Paul Marcotte
MDI Contributor
As it happens with so many things in our day-to-day lives, we don’t always appreciate or understand what is happening and what we are experiencing in life until we grow older.
We take people, places, and things for granted, and later we receive a deeper appreciation and understanding of the impact that these people and events had on our lives and how these lessons impacted our development as mature masculine men.
This was the situation for me with my mother. It wasn’t until I was much older that I fully realized what hard work, persistence, and determination can do for a person’s life and relationships. My mother had a career when my parents got married, and in the norm back in those days – when children came along, she stopped working. My mother raised five kids, kept the house together as best she could and saw to it that our basic needs were met.

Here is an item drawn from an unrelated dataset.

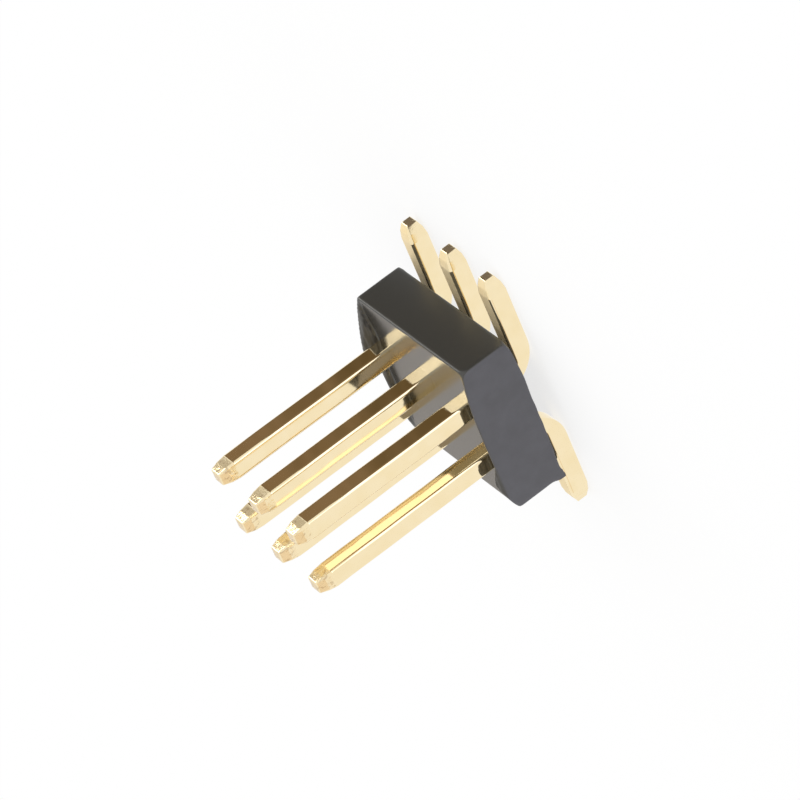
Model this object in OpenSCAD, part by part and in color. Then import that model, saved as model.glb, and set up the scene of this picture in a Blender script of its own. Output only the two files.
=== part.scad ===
// Dual-row surface-mount pin header, cut from a longer strip.
// It stands on its tails: z = 0 is the board, +Z points along the mating pins,
// X runs along the columns and Y across the two rows. Row a is at +Y, row b at -Y.

/* [Layout] */
// Number of pin columns
columns = 3; // [1:1:20]
// Distance from one column to the next
pitch = 1.27; // [1:0.01:2.54]
// Distance between the two rows
row_pitch = 1.27; // [1:0.01:2.54]

/* [Insulator] */
// Thickness of the moulded bar
bar_h = 1.02; // [0.8:0.02:2.6]
// Plastic from a row's centre line to the long side
side_margin = 1.09; // [0.7:0.01:1.6]
// Plastic from the outermost column's centre line to the cut end
end_margin = 0.51; // [0.35:0.01:0.8]
// Radius of the bar's four long edges
bar_edge_r = 0.03; // [0.02:0.01:0.2]

/* [Pin wire] */
// Side of the square wire
wire = 0.4; // [0.3:0.01:0.5]
// Radius of the wire's long edges
wire_edge_r = 0.06; // [0.02:0.01:0.1]
// Clearance on each side between a pin and its hole, 0 for a press fit
hole_gap = 0; // [0:0.005:0.03]

/* [Mating ends] */
// Length of a pin above the bar, point included
mating_h = 4.05; // [2:0.05:9]
// Length of the tapered point
point_taper = 0.35; // [0.1:0.01:0.6]
// Side of the flat at the very end of the point
point_flat = 0.27; // [0.1:0.01:0.28]
// How much fuller a point is at its middle than a straight taper, as a share of the narrowing
point_bulge = 0.2; // [0.05:0.05:0.4]

/* [Solder tails] */
// Inside radius of the right-angle bend
bend_r = 0.12; // [0.04:0.01:0.4]
// How much rounder the outside of the bend is than wire of full thickness would be
bend_thinning = 0.25; // [0.05:0.01:0.3]
// Straight wire showing between the bar and the bend
bend_drop = 0.02; // [0.01:0.01:0.5]
// How far a tail reaches out beyond the bar's long side
tail_reach = 1.12; // [0.6:0.01:3]
// Length of the taper at the tail's end
tail_taper = 0.35; // [0.1:0.01:0.5]
// Side of the flat at the tail's end
tail_flat = 0.2; // [0.1:0.01:0.28]

/* [Cut ends] */
// Height of the tall part of the lip raised at the -X end
lip_left_h = 0.31; // [0.1:0.01:0.5]
// Length of that tall part, counted from the +Y side
lip_left_len = 2; // [0.8:0.05:2.3]
// Thickness of that tall part where it swells most
lip_swell = 0.24; // [0.12:0.01:0.28]
// Height of the tall part of the lip raised at the +X end
lip_right_h = 0.25; // [0.1:0.01:0.5]
// Length of that tall part, counted from the -Y side
lip_right_len = 1.3; // [0.8:0.05:2.3]
// Height of the low lip that spans each cut
lip_low_h = 0.14; // [0.05:0.01:0.3]
// Height of the burr under the bar at the +X end
burr_h = 0.06; // [0.02:0.01:0.12]
// How far that burr sticks out at the -Y corner
burr_corner = 0.08; // [0.03:0.01:0.12]
// Thickness of a lip where it leaves the bar
lip_foot = 0.1; // [0.06:0.01:0.2]
// Thickness of a lip at its crest
lip_crest = 0.05; // [0.02:0.01:0.06]

/* [Hidden] */
$fn = 48;
// The two rows: the letter in the pin's name and the side of the bar it lies on
ROWS = [["a", 1], ["b", -1]];
function pin_name(row, column) = str("pin_", row[0], column + 1);

// Bar: its middle is at x = 0, and the two cut ends lie one margin past the columns
bar_len = (columns - 1) * pitch + 2 * end_margin;
bar_w = row_pitch + 2 * side_margin;
bar_z = wire + bend_r + bend_drop;
bar_top = bar_z + bar_h;
function column_x(column) = (column - (columns - 1) / 2) * pitch;

// Wire: the outside of its bend, and where the straight tail starts and ends
bend_outer_r = bend_r + wire + bend_thinning;
tail_start = row_pitch / 2 - wire / 2 + bend_outer_r;
tail_end = bar_w / 2 + tail_reach;

// Cut edge: the flat stretch of the bar's face between its rounded long edges
cut_len = bar_w - 2 * bar_edge_r;
// Depth to which a lip is merged into the bar
lip_root = 0.03;
// Places of a tall and of a low lip's highest point, as a share of its length
tall_peak = 0.6;
low_peak = 0.45;
// Exponents of their outlines: 1 is a straight slope, and a greater one is fuller
tall_full = 1.35;
low_full = 3;
// Number of straight steps in a lip's outline
lip_steps = 16;
// How far a cutting shape runs past what it cuts
over = 0.1;

insulator_colour = "#2b2a29";
pin_colour = "#d9ad55";

// A square with rounded corners, centred on the origin
module rounded_rect(size_x, size_y, r) {
    square([size_x - 2 * r, size_y], center = true);
    square([size_x, size_y - 2 * r], center = true);
    for (sx = [-1, 1], sy = [-1, 1])
        translate([sx * (size_x / 2 - r), sy * (size_y / 2 - r)])
            circle(r);
}

// Section of the wire, or of its hole when gap is the clearance
module wire_section(gap = 0) {
    rounded_rect(wire + 2 * gap, wire + 2 * gap, wire_edge_r + gap);
}

// Side view of a straight wire of the given length that narrows to a flat in two slopes
module tapered_side(length, taper, flat) {
    shoulder = wire - (wire - flat) * (0.5 - point_bulge);
    polygon([
        [-wire / 2, 0],
        [wire / 2, 0],
        [wire / 2, length - taper],
        [shoulder / 2, length - taper / 2],
        [flat / 2, length],
        [-flat / 2, length],
        [-shoulder / 2, length - taper / 2],
        [-wire / 2, length - taper]
    ]);
}

// Straight wire from z = 0 up, coined on all four sides to a blunt point
module pointed_wire(length, taper, flat) {
    intersection() {
        linear_extrude(length)
            wire_section();
        rotate([90, 0, 0])
            linear_extrude(wire + over, center = true)
                tapered_side(length, taper, flat);
        rotate([90, 0, 90])
            linear_extrude(wire + over, center = true)
                tapered_side(length, taper, flat);
    }
}

// Part of a wire's section: one face at x = 0 with its two rounded corners, and the
// metal behind it to the given depth
module wire_face(depth) {
    translate([wire_edge_r, -wire / 2])
        square([depth - wire_edge_r, wire]);
    translate([0, wire_edge_r - wire / 2])
        square([depth, wire - 2 * wire_edge_r]);
    for (side = [-1, 1])
        translate([wire_edge_r, side * (wire / 2 - wire_edge_r)])
            circle(wire_edge_r);
}

// Elbow in the quarter y < 0, z < 0: it leaves upwards at z = 0 and sideways at y = 0.
// Its outer face follows one arc and its inner face a smaller one, so the wire is
// thinner at the middle of the bend
module elbow() {
    inner_axis = bend_outer_r - wire - bend_r;
    behind = bend_outer_r;
    intersection() {
        rotate([180, 90, 0])
            rotate_extrude(angle = 90)
                translate([bend_outer_r, 0])
                    mirror([1, 0])
                        wire_face(bend_outer_r - bend_r);
        union() {
            translate([0, -inner_axis, -inner_axis])
                rotate([180, 90, 0])
                    rotate_extrude(angle = 90)
                        translate([bend_r, 0])
                            wire_face(behind);
            translate([0, -inner_axis - bend_r, -inner_axis])
                linear_extrude(inner_axis)
                    rotate(-90)
                        wire_face(behind);
            translate([0, -inner_axis, -inner_axis - bend_r])
                rotate([-90, 0, 0])
                    linear_extrude(inner_axis)
                        rotate(90)
                            wire_face(behind);
        }
    }
}

// One pin of row a at x = 0: mating end, elbow and solder tail in one wire
module pin() {
    color(pin_colour)
    union() {
        translate([0, row_pitch / 2, bend_outer_r])
            pointed_wire(bar_top + mating_h - bend_outer_r, point_taper, point_flat);
        translate([0, tail_start, bend_outer_r])
            elbow();
        translate([0, tail_start, wire / 2])
            rotate([-90, 0, 0])
                pointed_wire(tail_end - tail_start, tail_taper, tail_flat);
    }
}

// Height of a lip at the share t of its length, 1 at its highest point and 0 at its ends
function lip_rise(t, peak, full) =
    1 - pow(t < peak ? 1 - t / peak : (t - peak) / (1 - peak), full);

// Lip raised along a cut edge: it stands on the bar's face at z = 0, leans on the plane
// x = 0, starts at y = 0, runs towards -Y and thins from its foot to its crest
module cut_lip(length, height, peak, full, foot) {
    intersection() {
        rotate([90, 0, 90])
            linear_extrude(foot)
                polygon(concat(
                    [[-length, -lip_root], [0, -lip_root]],
                    [for (i = [0:lip_steps])
                        [-length * i / lip_steps, height * lip_rise(i / lip_steps, peak, full)]]
                ));
        rotate([90, 0, 0])
            linear_extrude(length)
                polygon([
                    [0, -lip_root],
                    [foot, -lip_root],
                    [foot, 0],
                    [(2 * foot + lip_crest) / 3, height / 2],
                    [lip_crest, height],
                    [0, height]
                ]);
    }
}

// Tall lip with a belly: an arc bounds its foot and swells towards the pins
module swollen_lip(length, height, swell) {
    arc_r = (pow(length / 2, 2) + pow(swell, 2)) / (2 * swell);
    intersection() {
        cut_lip(length, height, tall_peak, tall_full, swell);
        translate([swell - arc_r, -length / 2, -lip_root])
            cylinder(r = arc_r, h = height + 2 * lip_root);
    }
    cut_lip(length, height, tall_peak, tall_full, lip_foot);
}

// Pointed burr at the lower -Y corner of a cut: flat on the plane x = 0, drawn from the
// corner at y = 0, z = 0
module corner_burr(reach) {
    rotate([90, 0, 90])
        linear_extrude(lip_crest)
            polygon([
                [bar_edge_r, 2.5 * reach],
                [0, 2.5 * reach],
                [-0.8 * reach, 0.8 * reach],
                [-0.5 * reach, -0.8 * reach],
                [0, -reach],
                [4 * reach, 0],
                [4 * reach, lip_root]
            ]);
}

// Moulded bar with a square hole for every pin, and the lips left by cutting it off
module insulator() {
    color(insulator_colour)
    difference() {
        union() {
            translate([0, 0, bar_z + bar_h / 2])
                rotate([90, 0, 90])
                    linear_extrude(bar_len, center = true)
                        rounded_rect(bar_w, bar_h, bar_edge_r);
            translate([-bar_len / 2, cut_len / 2, bar_top]) {
                swollen_lip(lip_left_len, lip_left_h, lip_swell);
                cut_lip(cut_len, lip_low_h, low_peak, low_full, lip_foot);
            }
            translate([bar_len / 2, -cut_len / 2, bar_top])
                rotate([0, 0, 180]) {
                    cut_lip(lip_right_len, lip_right_h, tall_peak, tall_full, lip_foot);
                    cut_lip(cut_len, lip_low_h, low_peak, low_full, lip_foot);
                }
            translate([bar_len / 2, cut_len / 2, bar_z])
                rotate([0, 180, 0])
                    cut_lip(cut_len, burr_h, low_peak, low_full, lip_foot);
            translate([bar_len / 2 - lip_crest, -bar_w / 2, bar_z])
                corner_burr(burr_corner);
        }
        for (row = ROWS, column = [0:columns - 1])
            translate([column_x(column), row[1] * row_pitch / 2, bar_z - over])
                linear_extrude(bar_h + lip_left_h + lip_right_h + over)
                    wire_section(hole_gap);
    }
}

insulator();
for (row = ROWS, column = [0:columns - 1])
    translate([column_x(column), 0, 0])
            scale([1, row[1], 1])
                pin();
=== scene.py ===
import math
from collections import namedtuple

import bmesh
import bpy
import numpy as np
from mathutils import Matrix, Vector, noise


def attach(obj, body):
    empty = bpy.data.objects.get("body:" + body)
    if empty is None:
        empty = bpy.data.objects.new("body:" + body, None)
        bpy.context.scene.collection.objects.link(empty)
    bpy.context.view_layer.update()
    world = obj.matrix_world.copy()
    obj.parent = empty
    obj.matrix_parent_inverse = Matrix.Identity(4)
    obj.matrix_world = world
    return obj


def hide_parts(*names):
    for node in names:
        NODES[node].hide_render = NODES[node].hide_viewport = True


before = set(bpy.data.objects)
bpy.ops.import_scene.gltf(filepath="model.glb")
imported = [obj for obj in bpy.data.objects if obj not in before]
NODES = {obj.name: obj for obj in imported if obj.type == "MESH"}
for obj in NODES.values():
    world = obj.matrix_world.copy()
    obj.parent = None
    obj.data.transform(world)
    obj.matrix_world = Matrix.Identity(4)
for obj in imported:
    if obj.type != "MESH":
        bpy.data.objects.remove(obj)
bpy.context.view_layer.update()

MM = 0.001
scene = bpy.context.scene
PINS = sorted(name for name in NODES if name.startswith("pin_"))

# Sizes of the part, in millimetres
PITCH = 1.27
ROW_Y = PITCH / 2
WIRE = 0.4
WIRE_EDGE = 0.06
TIP_Z = 5.61
BEND_OUT = 0.77
BEND_IN = 0.12
TAIL_START = 1.205
TAIL_END = 2.845
POINT_LEN = 0.35
POINT_FLAT = 0.27
TAIL_FLAT = 0.2
BAR_X = 1.78
BAR_Y = 1.725
BAR_Z = 0.54
BAR_TOP = 1.56

# The photograph's view: place, aim and upward direction in millimetres
CAMERA_AT = Vector((69.038, 60.791, 26.437))
CAMERA_AIM = Vector((-0.156, 0.470, 2.157))
CAMERA_UP = Vector((-0.4118, 0.7048, -0.5777))
CAMERA_LENS = 233.44
CAMERA_SENSOR = 36.0
CAMERA_CLIP = (0.001, 10.0)


def link_object(name, mesh):
    """A new object with this mesh, in the scene."""
    obj = bpy.data.objects.new(name, mesh)
    scene.collection.objects.link(obj)
    return obj


def make_camera():
    data = bpy.data.cameras.new("camera")
    data.lens, data.sensor_width = CAMERA_LENS, CAMERA_SENSOR
    data.clip_start, data.clip_end = CAMERA_CLIP
    camera = link_object("camera", data)
    back = (CAMERA_AT - CAMERA_AIM).normalized()
    right = CAMERA_UP.cross(back).normalized()
    up = back.cross(right)
    place = Matrix((right, up, back)).transposed().to_4x4()
    place.translation = CAMERA_AT * MM
    camera.matrix_world = place
    scene.camera = camera


# Shader helpers: each adds one node to a tree and gives its output
def new_material(name):
    """An empty material, its node tree and its output's surface socket."""
    material = bpy.data.materials.new(name)
    material.use_nodes = True
    tree = material.node_tree
    tree.nodes.clear()
    out = tree.nodes.new("ShaderNodeOutputMaterial")
    return material, tree, out.inputs["Surface"]


def coordinates(tree):
    return tree.nodes.new("ShaderNodeTexCoord").outputs["Object"]


def attribute(tree, name):
    """A mask that the mesh carries on its points."""
    node = tree.nodes.new("ShaderNodeAttribute")
    node.attribute_name = name
    return node.outputs["Fac"]


def stretched(tree, vector, scale):
    """Coordinates scaled by a factor per axis."""
    node = tree.nodes.new("ShaderNodeMapping")
    node.inputs["Scale"].default_value = scale
    tree.links.new(vector, node.inputs["Vector"])
    return node.outputs["Vector"]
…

As times and the economic situations in our great country changed, my mother went back into the workforce. She worked at a factory that built, repaired, and overhauled machinery that made shoes, back when shoes were still made in America. She became a machinist and would make components to build and repair shoe machinery. When that plant closed due to shoe production being sent overseas, she held several jobs in various industries only to end up running a machine shop later in her life!
You want to talk about going full circle.
Despite raising a family and working first part-time and then later full-time, she never forgot that there were always people in need and saw to it that she did her best to support the people in our community who didn’t have their basic needs met.
What was being modeled for me without me fully understanding it at that time was some of the tenants of the MDI Code of Honor.
Well done Mom. And thank you.
Thanks, Marcotte. And thanks, mom. As the anniversary (yarzheit) of my mom’s passing approaches this month, I think of all your work, your caring and love.